_GIVEN PROBLEM_
Go through the material and tally the lines containing the string "code". Give the total alone.

_DATASET RECORDS_
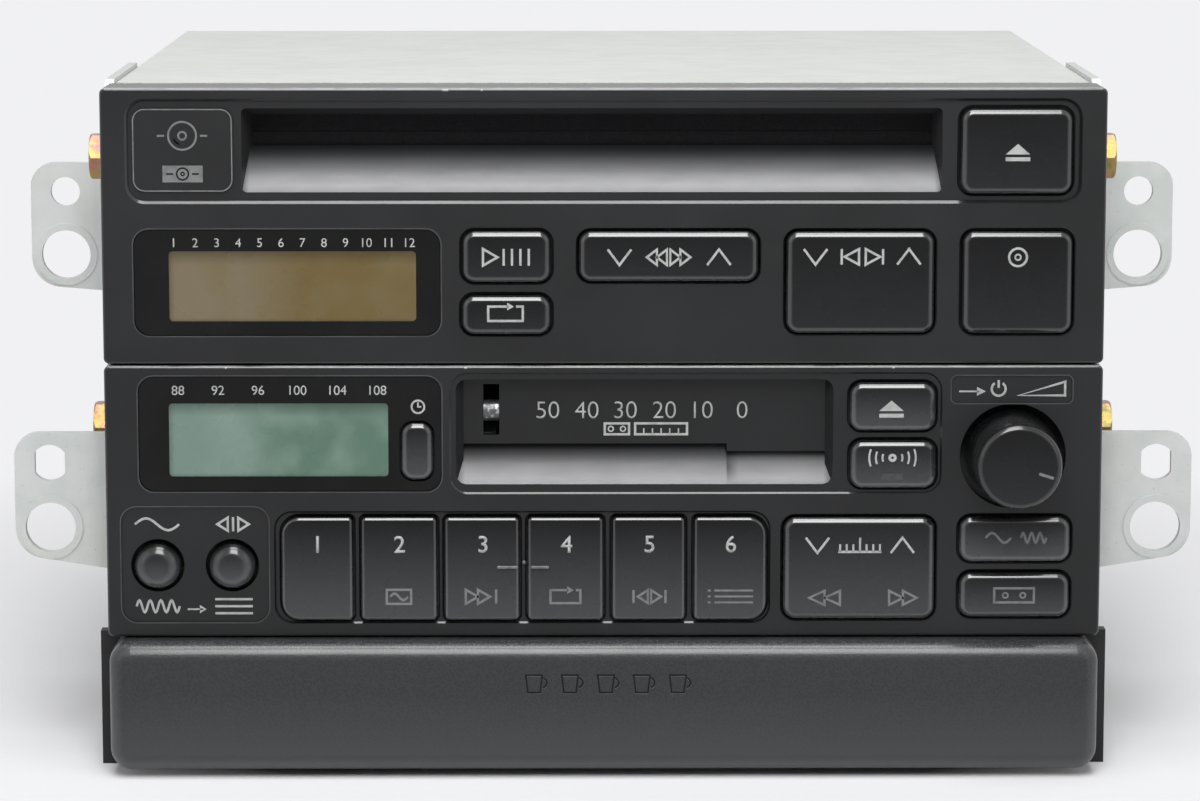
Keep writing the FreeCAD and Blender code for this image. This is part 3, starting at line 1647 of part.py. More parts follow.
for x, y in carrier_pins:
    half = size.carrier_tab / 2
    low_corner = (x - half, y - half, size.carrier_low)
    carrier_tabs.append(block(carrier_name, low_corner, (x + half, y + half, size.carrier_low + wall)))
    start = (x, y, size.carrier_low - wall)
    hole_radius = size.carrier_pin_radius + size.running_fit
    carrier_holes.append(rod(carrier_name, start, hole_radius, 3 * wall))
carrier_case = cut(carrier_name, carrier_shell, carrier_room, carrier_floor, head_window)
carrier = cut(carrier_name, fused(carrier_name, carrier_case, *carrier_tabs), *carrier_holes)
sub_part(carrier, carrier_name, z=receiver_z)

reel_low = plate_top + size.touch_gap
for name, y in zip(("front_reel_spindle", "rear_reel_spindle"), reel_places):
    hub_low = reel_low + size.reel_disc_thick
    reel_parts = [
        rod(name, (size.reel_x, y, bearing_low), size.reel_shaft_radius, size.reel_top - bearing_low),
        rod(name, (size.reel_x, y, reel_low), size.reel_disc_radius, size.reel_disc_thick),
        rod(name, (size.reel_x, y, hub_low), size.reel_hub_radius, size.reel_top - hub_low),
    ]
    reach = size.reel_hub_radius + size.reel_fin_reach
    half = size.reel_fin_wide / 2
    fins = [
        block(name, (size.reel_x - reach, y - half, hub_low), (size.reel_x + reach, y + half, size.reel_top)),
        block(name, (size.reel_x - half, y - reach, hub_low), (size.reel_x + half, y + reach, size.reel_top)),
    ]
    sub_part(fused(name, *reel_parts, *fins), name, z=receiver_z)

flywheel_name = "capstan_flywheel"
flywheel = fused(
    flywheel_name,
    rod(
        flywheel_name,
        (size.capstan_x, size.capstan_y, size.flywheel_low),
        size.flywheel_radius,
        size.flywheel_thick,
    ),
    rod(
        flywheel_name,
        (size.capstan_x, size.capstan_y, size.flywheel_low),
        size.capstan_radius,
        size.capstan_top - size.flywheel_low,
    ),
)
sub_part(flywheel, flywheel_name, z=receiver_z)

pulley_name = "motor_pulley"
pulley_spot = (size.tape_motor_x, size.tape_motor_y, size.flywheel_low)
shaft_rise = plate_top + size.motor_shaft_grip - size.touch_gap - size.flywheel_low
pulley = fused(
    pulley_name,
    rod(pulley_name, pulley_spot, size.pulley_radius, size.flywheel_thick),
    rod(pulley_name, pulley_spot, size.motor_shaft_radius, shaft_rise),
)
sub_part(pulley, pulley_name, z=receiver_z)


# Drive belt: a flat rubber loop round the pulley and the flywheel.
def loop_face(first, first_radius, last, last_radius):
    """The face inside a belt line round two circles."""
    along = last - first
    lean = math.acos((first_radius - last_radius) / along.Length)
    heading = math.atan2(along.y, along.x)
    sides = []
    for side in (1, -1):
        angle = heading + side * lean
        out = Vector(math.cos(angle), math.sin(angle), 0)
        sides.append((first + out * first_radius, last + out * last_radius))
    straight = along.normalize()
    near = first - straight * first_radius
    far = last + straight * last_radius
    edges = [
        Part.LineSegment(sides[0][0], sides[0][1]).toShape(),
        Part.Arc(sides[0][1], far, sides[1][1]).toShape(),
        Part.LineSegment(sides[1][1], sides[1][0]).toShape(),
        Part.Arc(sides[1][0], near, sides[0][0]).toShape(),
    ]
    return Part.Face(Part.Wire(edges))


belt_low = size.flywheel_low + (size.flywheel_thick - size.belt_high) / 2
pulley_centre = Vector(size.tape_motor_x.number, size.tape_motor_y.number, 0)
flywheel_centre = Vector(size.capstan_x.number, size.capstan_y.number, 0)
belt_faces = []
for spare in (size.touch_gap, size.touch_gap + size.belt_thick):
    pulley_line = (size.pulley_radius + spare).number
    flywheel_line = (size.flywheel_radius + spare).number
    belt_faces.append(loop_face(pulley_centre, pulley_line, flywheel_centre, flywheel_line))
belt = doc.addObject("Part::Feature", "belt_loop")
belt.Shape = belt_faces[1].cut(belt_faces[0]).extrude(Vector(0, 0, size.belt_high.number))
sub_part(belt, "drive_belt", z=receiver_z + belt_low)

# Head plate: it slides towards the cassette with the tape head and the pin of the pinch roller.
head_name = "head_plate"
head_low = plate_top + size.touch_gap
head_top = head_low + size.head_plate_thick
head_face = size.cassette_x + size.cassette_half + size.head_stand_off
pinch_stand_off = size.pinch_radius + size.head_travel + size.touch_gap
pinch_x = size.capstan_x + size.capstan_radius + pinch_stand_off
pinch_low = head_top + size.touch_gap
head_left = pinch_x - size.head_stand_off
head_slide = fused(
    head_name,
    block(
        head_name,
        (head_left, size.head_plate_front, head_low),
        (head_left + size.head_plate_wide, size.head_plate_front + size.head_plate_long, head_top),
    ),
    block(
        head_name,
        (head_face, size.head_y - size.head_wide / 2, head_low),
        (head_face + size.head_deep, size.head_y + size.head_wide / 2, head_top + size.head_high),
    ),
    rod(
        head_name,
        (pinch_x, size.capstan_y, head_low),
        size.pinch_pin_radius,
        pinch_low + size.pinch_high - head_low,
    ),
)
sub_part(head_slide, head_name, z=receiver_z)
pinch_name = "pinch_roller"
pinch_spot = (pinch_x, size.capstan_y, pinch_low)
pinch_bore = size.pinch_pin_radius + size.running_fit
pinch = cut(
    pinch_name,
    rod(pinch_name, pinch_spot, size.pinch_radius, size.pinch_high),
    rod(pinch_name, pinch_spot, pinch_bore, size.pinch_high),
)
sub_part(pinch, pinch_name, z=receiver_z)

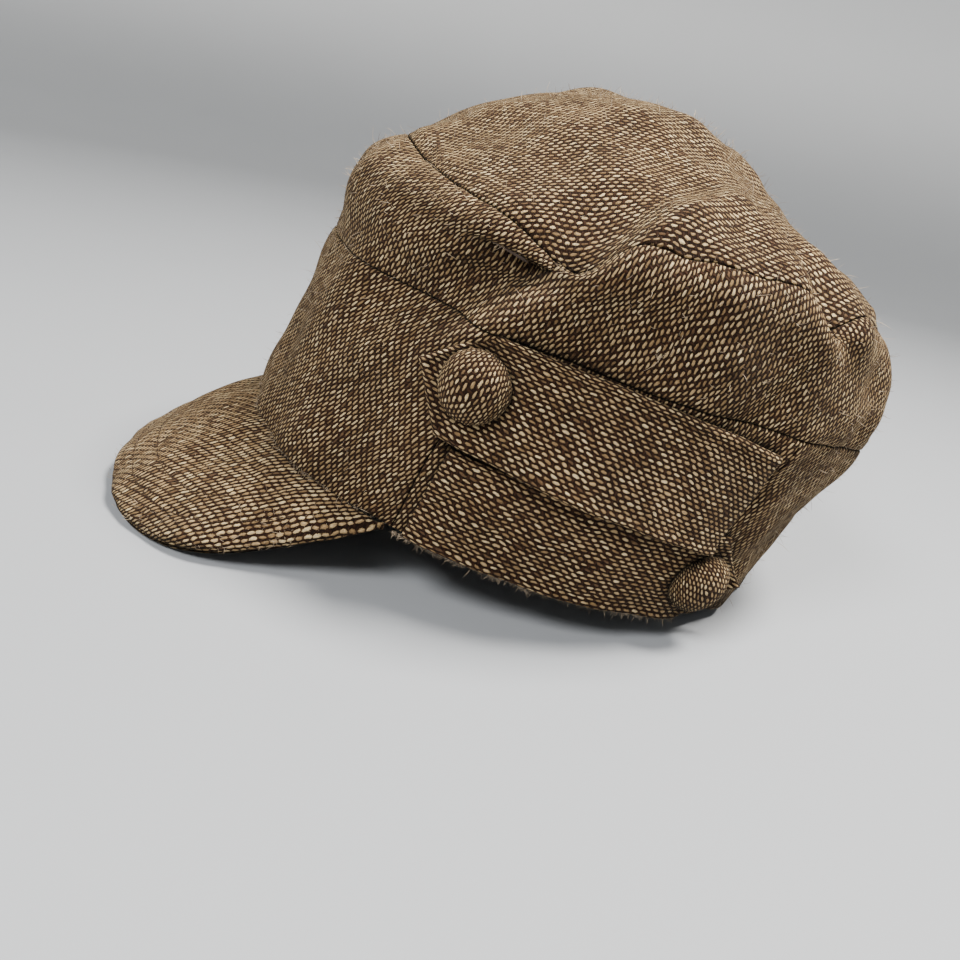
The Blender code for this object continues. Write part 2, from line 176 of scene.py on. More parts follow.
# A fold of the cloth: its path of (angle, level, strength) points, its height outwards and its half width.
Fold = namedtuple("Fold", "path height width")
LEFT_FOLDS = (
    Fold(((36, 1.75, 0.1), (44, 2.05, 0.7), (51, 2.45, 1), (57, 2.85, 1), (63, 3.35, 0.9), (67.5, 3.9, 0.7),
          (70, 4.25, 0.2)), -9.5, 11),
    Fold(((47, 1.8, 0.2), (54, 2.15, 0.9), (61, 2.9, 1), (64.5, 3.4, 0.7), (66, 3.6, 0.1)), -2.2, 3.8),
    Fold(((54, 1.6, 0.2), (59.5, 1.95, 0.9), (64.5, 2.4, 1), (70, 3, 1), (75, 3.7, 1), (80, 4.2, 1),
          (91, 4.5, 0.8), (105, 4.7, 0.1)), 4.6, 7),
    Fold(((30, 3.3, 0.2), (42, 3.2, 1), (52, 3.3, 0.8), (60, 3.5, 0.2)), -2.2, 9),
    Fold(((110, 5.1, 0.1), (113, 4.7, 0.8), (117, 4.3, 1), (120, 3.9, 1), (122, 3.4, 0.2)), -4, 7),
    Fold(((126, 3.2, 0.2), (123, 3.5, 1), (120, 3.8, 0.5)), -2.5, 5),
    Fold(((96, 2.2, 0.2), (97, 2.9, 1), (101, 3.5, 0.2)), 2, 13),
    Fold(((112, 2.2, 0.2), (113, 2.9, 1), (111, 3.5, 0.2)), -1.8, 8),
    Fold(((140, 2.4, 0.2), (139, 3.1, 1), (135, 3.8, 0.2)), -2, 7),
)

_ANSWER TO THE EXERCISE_
2